Source material:
▼▼▼

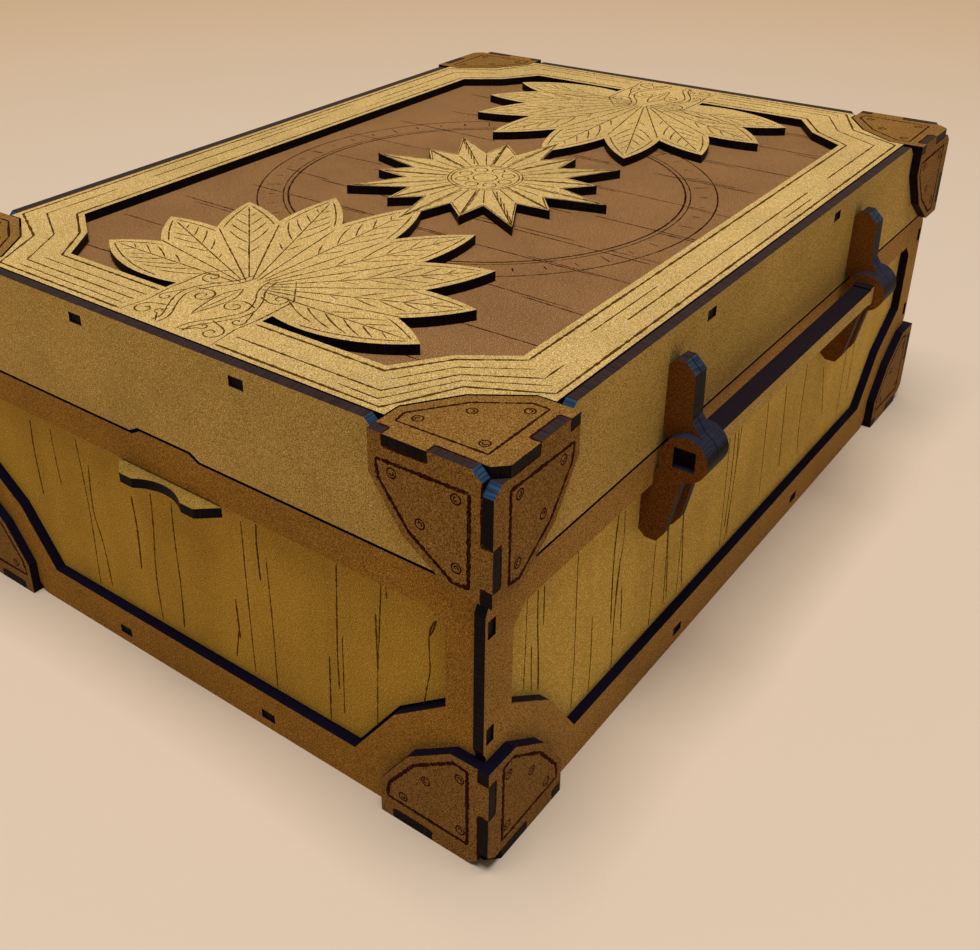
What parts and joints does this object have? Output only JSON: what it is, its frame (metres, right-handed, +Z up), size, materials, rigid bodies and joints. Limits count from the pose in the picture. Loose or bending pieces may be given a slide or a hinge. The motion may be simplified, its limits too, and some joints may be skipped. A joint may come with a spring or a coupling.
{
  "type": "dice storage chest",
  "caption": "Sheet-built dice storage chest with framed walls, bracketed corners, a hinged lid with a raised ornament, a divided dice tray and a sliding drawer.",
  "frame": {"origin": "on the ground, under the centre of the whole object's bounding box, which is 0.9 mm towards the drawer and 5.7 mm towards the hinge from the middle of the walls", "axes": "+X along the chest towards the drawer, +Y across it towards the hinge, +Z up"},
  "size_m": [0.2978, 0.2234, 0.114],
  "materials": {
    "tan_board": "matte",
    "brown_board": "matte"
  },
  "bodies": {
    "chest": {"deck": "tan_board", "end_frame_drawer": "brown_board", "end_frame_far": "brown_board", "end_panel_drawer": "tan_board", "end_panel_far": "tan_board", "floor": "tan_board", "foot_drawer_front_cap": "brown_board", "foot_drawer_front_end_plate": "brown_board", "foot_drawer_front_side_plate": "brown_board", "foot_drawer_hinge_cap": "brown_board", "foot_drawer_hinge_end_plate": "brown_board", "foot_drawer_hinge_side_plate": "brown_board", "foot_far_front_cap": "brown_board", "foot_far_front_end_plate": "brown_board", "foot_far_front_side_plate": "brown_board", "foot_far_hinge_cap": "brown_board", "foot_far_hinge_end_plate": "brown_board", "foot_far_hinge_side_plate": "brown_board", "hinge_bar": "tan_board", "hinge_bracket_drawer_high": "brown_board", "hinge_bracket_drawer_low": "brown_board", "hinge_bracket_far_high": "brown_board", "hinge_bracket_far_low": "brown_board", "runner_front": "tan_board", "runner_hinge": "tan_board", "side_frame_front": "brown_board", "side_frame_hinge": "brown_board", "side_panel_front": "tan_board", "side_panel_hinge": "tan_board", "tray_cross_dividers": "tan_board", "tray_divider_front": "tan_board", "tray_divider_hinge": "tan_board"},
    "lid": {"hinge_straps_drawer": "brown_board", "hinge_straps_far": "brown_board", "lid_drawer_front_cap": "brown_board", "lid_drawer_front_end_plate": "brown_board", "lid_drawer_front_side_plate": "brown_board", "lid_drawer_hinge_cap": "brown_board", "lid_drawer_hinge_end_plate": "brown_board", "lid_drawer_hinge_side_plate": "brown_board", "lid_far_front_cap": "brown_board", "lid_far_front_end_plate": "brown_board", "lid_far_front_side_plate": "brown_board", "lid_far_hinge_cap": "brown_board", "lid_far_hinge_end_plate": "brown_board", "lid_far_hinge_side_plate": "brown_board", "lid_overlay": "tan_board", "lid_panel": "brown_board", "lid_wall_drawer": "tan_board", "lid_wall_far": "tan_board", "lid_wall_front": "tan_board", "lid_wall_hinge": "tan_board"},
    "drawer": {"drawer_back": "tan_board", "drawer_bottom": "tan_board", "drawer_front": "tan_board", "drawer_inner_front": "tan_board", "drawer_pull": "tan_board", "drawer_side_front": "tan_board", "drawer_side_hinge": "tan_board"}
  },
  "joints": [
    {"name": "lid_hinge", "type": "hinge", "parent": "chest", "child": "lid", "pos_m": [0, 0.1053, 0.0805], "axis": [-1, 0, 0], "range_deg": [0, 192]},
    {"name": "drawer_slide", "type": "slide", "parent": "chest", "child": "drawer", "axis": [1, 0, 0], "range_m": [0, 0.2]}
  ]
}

▲▲▲

Extract all of the data shown above without alteration.

Exercise answer:
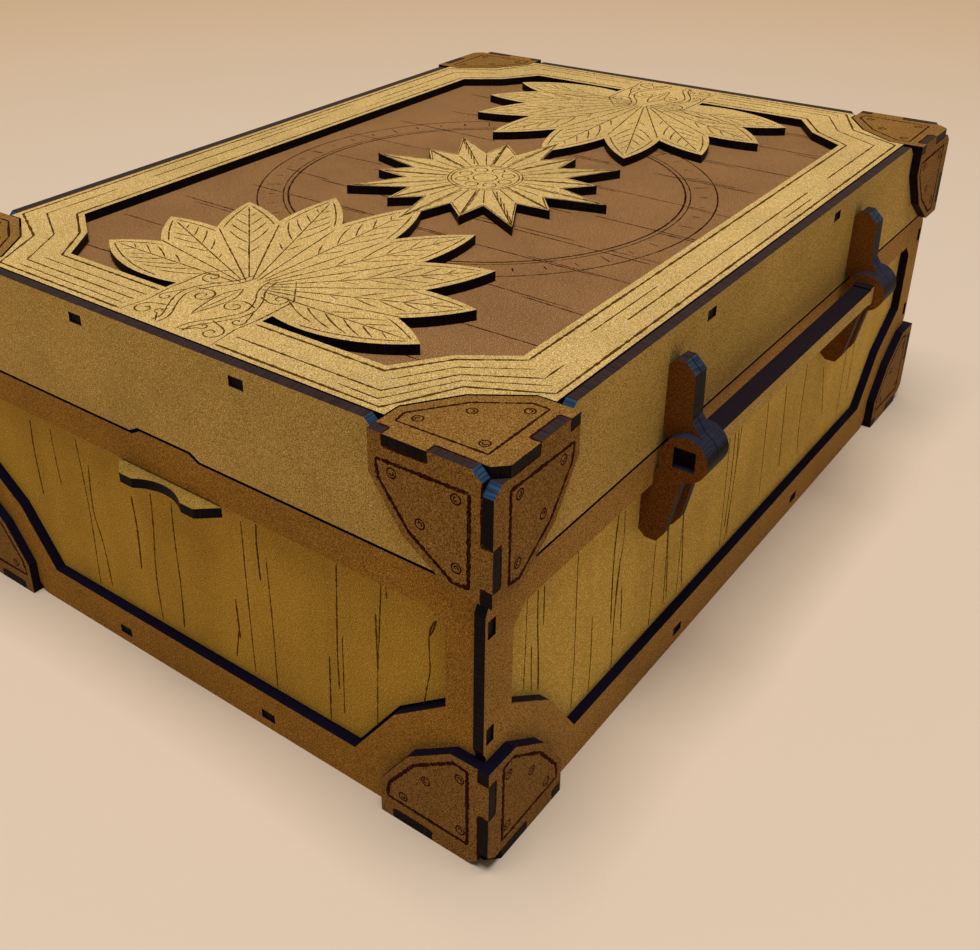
What parts and joints does this object have? Output only JSON: what it is, its frame (metres, right-handed, +Z up), size, materials, rigid bodies and joints. Limits count from the pose in the picture. Loose or bending pieces may be given a slide or a hinge. The motion may be simplified, its limits too, and some joints may be skipped. A joint may come with a spring or a coupling.
{
  "type": "dice storage chest",
  "caption": "Sheet-built dice storage chest with framed walls, bracketed corners, a hinged lid with a raised ornament, a divided dice tray and a sliding drawer.",
  "frame": {"origin": "on the ground, under the centre of the whole object's bounding box, which is 0.9 mm towards the drawer and 5.7 mm towards the hinge from the middle of the walls", "axes": "+X along the chest towards the drawer, +Y across it towards the hinge, +Z up"},
  "size_m": [0.2978, 0.2234, 0.114],
  "materials": {
    "tan_board": "matte",
    "brown_board": "matte"
  },
  "bodies": {
    "chest": {"deck": "tan_board", "end_frame_drawer": "brown_board", "end_frame_far": "brown_board", "end_panel_drawer": "tan_board", "end_panel_far": "tan_board", "floor": "tan_board", "foot_drawer_front_cap": "brown_board", "foot_drawer_front_end_plate": "brown_board", "foot_drawer_front_side_plate": "brown_board", "foot_drawer_hinge_cap": "brown_board", "foot_drawer_hinge_end_plate": "brown_board", "foot_drawer_hinge_side_plate": "brown_board", "foot_far_front_cap": "brown_board", "foot_far_front_end_plate": "brown_board", "foot_far_front_side_plate": "brown_board", "foot_far_hinge_cap": "brown_board", "foot_far_hinge_end_plate": "brown_board", "foot_far_hinge_side_plate": "brown_board", "hinge_bar": "tan_board", "hinge_bracket_drawer_high": "brown_board", "hinge_bracket_drawer_low": "brown_board", "hinge_bracket_far_high": "brown_board", "hinge_bracket_far_low": "brown_board", "runner_front": "tan_board", "runner_hinge": "tan_board", "side_frame_front": "brown_board", "side_frame_hinge": "brown_board", "side_panel_front": "tan_board", "side_panel_hinge": "tan_board", "tray_cross_dividers": "tan_board", "tray_divider_front": "tan_board", "tray_divider_hinge": "tan_board"},
    "lid": {"hinge_straps_drawer": "brown_board", "hinge_straps_far": "brown_board", "lid_drawer_front_cap": "brown_board", "lid_drawer_front_end_plate": "brown_board", "lid_drawer_front_side_plate": "brown_board", "lid_drawer_hinge_cap": "brown_board", "lid_drawer_hinge_end_plate": "brown_board", "lid_drawer_hinge_side_plate": "brown_board", "lid_far_front_cap": "brown_board", "lid_far_front_end_plate": "brown_board", "lid_far_front_side_plate": "brown_board", "lid_far_hinge_cap": "brown_board", "lid_far_hinge_end_plate": "brown_board", "lid_far_hinge_side_plate": "brown_board", "lid_overlay": "tan_board", "lid_panel": "brown_board", "lid_wall_drawer": "tan_board", "lid_wall_far": "tan_board", "lid_wall_front": "tan_board", "lid_wall_hinge": "tan_board"},
    "drawer": {"drawer_back": "tan_board", "drawer_bottom": "tan_board", "drawer_front": "tan_board", "drawer_inner_front": "tan_board", "drawer_pull": "tan_board", "drawer_side_front": "tan_board", "drawer_side_hinge": "tan_board"}
  },
  "joints": [
    {"name": "lid_hinge", "type": "hinge", "parent": "chest", "child": "lid", "pos_m": [0, 0.1053, 0.0805], "axis": [-1, 0, 0], "range_deg": [0, 192]},
    {"name": "drawer_slide", "type": "slide", "parent": "chest", "child": "drawer", "axis": [1, 0, 0], "range_m": [0, 0.2]}
  ]
}